この夏は、人と会ってはいけないということでしたので、知床の原生林を歩いてみることにしました。知床の原生林は広大ですが、そのほとんどは立ち入り禁止となっていて、私たちが探索できるのは、半島の根元の辺りの、つまり市街地に近接しているごくわずかなエリアなのだそうです。案外な心持ちにはなりますが、それでも「わずか」とは言え、素人が無計画に歩き回ればたちまち迷子になってしまうでしょう。北海道にのみ生息しているヒグマと鉢合わせになる恐れもあります。そこで知床の自然を知り尽くしたツアー・ガイド、岡崎義昭さんに案内をお願いしました。

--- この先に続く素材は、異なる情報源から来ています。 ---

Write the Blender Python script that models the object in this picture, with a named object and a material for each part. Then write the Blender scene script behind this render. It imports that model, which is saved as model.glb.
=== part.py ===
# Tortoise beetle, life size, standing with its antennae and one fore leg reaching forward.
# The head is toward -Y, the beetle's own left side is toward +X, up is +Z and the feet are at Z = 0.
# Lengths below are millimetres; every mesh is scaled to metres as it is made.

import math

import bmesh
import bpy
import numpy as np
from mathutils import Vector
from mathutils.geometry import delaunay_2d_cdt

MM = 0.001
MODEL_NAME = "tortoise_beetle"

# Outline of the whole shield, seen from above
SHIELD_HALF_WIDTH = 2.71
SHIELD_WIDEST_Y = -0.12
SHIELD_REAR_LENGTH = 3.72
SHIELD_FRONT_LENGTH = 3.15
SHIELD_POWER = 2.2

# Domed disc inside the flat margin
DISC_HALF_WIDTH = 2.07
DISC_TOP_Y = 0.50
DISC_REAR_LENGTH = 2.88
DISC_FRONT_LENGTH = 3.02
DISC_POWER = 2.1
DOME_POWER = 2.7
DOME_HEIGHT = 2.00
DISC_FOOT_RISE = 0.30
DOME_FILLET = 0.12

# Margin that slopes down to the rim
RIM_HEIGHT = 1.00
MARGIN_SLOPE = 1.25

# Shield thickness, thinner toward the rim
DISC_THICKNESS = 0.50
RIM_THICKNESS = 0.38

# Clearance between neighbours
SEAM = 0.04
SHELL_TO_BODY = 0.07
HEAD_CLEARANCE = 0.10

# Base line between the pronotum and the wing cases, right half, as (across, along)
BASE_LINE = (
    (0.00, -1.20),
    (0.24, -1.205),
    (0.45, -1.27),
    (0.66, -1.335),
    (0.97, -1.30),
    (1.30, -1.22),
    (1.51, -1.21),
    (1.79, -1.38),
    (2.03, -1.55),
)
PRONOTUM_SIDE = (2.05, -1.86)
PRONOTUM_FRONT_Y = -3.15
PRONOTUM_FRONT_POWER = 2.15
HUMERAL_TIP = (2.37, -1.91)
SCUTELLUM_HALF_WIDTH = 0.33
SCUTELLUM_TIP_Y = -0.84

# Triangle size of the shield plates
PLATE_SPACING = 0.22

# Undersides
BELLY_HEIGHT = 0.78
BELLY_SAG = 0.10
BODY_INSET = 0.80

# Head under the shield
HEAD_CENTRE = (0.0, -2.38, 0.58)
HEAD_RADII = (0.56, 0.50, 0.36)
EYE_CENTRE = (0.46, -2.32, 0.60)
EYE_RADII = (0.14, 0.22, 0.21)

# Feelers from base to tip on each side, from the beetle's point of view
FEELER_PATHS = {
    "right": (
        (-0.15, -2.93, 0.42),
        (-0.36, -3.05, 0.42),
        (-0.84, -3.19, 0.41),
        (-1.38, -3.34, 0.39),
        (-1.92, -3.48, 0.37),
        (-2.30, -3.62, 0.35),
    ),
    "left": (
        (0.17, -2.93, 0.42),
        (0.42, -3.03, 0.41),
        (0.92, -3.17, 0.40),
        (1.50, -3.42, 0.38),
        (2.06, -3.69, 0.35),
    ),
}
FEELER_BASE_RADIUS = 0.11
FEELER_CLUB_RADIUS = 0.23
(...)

「原生林」という言葉から、私は童話に出てくるような、少し暗いけれど静かで素敵な世界をイメージしていました。ヘンゼルとグレーテルの絵本に描かれているような、森を。ところが、実際に訪れてみると、そんなメルヘンチックな世界とは大違いでした。動物と植物が、熾烈な生存競争を繰り広げている、いわば「戦場」でした。絵はがきや絵画のような美しさというよりは、なりふり構わず生きていこうという、生物の力強さが、胸に迫ってくる場所でした。・・・と言えば聞こえがいいですが、つまり、かなり荒れ果てた景色が広がっていて、おやおやと思わずにはいられませんでした。

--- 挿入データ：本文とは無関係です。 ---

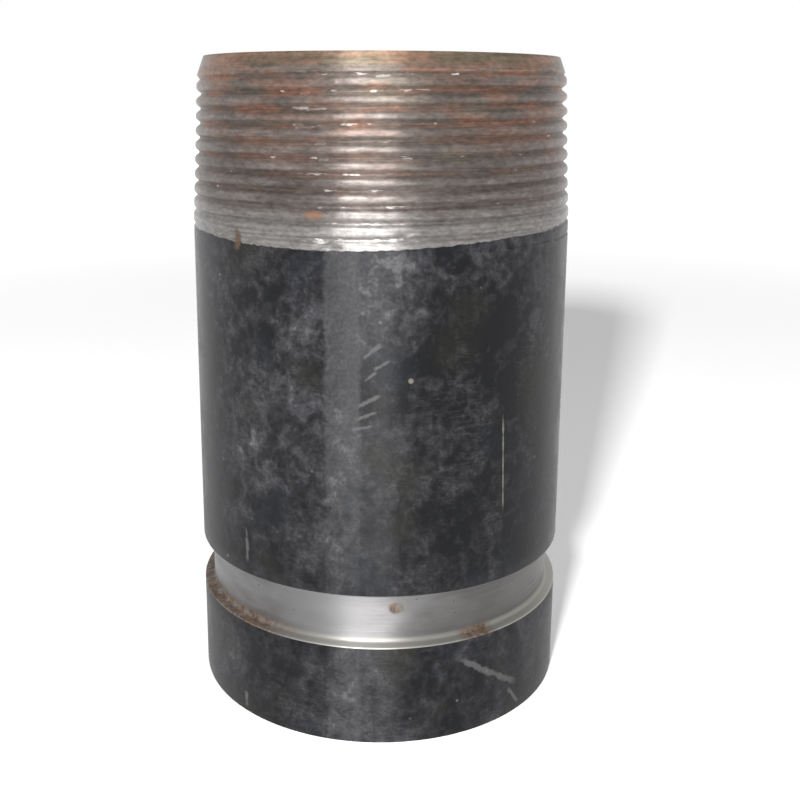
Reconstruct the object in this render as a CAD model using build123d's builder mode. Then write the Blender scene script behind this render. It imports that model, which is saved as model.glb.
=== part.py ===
"""Steel pipe nipple, 2 inch nominal and 4 inches long: taper pipe thread above, cut groove below.

The nipple is one solid and stands on its grooved end. The origin is the centre of that end's face
and +Z runs up the pipe's axis to the threaded end. Sizes are in millimetres, angles in degrees.
"""

import os
from math import atan, ceil, cos, degrees, radians, sin, tan

from build123d import *

inch = 25.4

# Schedule 40 pipe
outside_diameter = 60.325
wall_thickness = 3.912
nipple_length = 101.6
bore_deburr = 0.5

# Cut groove: the lip below it seats a coupling's gasket, the groove takes the coupling's keys
lip_length = 15.875
groove_width = 7.95
groove_depth = 1.5875
groove_edge_break = 0.25
lip_end_break = 0.4

# Right-hand taper pipe thread
threads_per_inch = 11.5
taper_on_diameter = 1 / 16
crest_flat_in_pitches = 0.038
root_flat_in_pitches = 0.038
flank_angle = 30
run_out_in_pitches = 3.47
end_chamfer_height = 1.75
end_chamfer_below_root = 0.1

# Where the first crest stands: its depth below the face, at this angle round the pipe
crest_depth = 1.9
crest_angle = -90

# How far the thread cutter stands clear of the crests
cutter_clearance = 0.9

outside_radius = outside_diameter / 2
bore_radius = outside_radius - wall_thickness
groove_radius = outside_radius - groove_depth
groove_top = lip_length + groove_width

# The taper pipe thread's standard gives its pitch diameter at the threaded end's face and the length
# of its full-depth part, measured down from that face, by the pipe's outside diameter in inches
pitch = inch / threads_per_inch
crest_flat = crest_flat_in_pitches * pitch
root_flat = root_flat_in_pitches * pitch
flank_slope = tan(radians(flank_angle))
thread_height = (pitch - crest_flat - root_flat) / 2 / flank_slope
taper_slope = taper_on_diameter / 2
pitch_diameter_at_face = outside_diameter - (0.05 * outside_diameter / inch + 1.1) * pitch
full_depth_length = (0.8 * outside_diameter / inch + 6.8) * pitch
run_out_length = run_out_in_pitches * pitch
root_radius_at_face = (pitch_diameter_at_face - thread_height) / 2
crest_radius_at_face = root_radius_at_face + thread_height
root_radius_at_full_depth = root_radius_at_face + full_depth_length * taper_slope
run_out_slope = (outside_radius - root_radius_at_full_depth) / run_out_length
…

多くの木の幹には、ヒグマの爪痕が残されていますが、手頃な太さの木であれば、その爪痕が木の上の方にまで点々と認められます。それでヒグマがその木の上の方にまで上っていったことがわかります。エゾシカは、木の皮や、若い木の先端を食べます。木は、幹の表層にある道管から水を吸い上げていますから、エゾシカに木の幹の表層を一周ぐるりと食べられてしまうと、それだけで枯れてしまいます。森のアチコチに朽ち果てた大木があるのはそのためです。一方、これから大木になろうと生えてきた若木も、その先端を食べられてしまえば、それ以上成長することは出来ないのだそうです。
キツツキをはじめとする「ケラ」と呼ばれる鳥の仲間は、木の幹を遠慮会釈なくつついて、大きな穴を開けてしまいます。大きな穴の奥に、更に別の種類のケラが来てもう一段穴を開けてしまう場合もあるそうです。木は、穴を開けられると樹液を出して修復を図ろうとします。しかし修復が間に合わず、その穴からシロアリなどの昆虫が入れば、木はあっけなく倒れてしまします。岡崎さんは、このように原生林の1本1本の木を指し示して説明しながら、一歩一歩森の奥に、私たちを導いていってくださいました。そして、いつしか森を抜けると、私たちは垂直に切り立った、断崖絶壁の上からオホーツク海を眺めることになります。
海から強い風が吹き上げてきます。振り返れば知床の山々も見えます。今、通ってきたばかりの森は、ただこんもりと緑をたたえるばかりで、何食わぬ顔をしていました。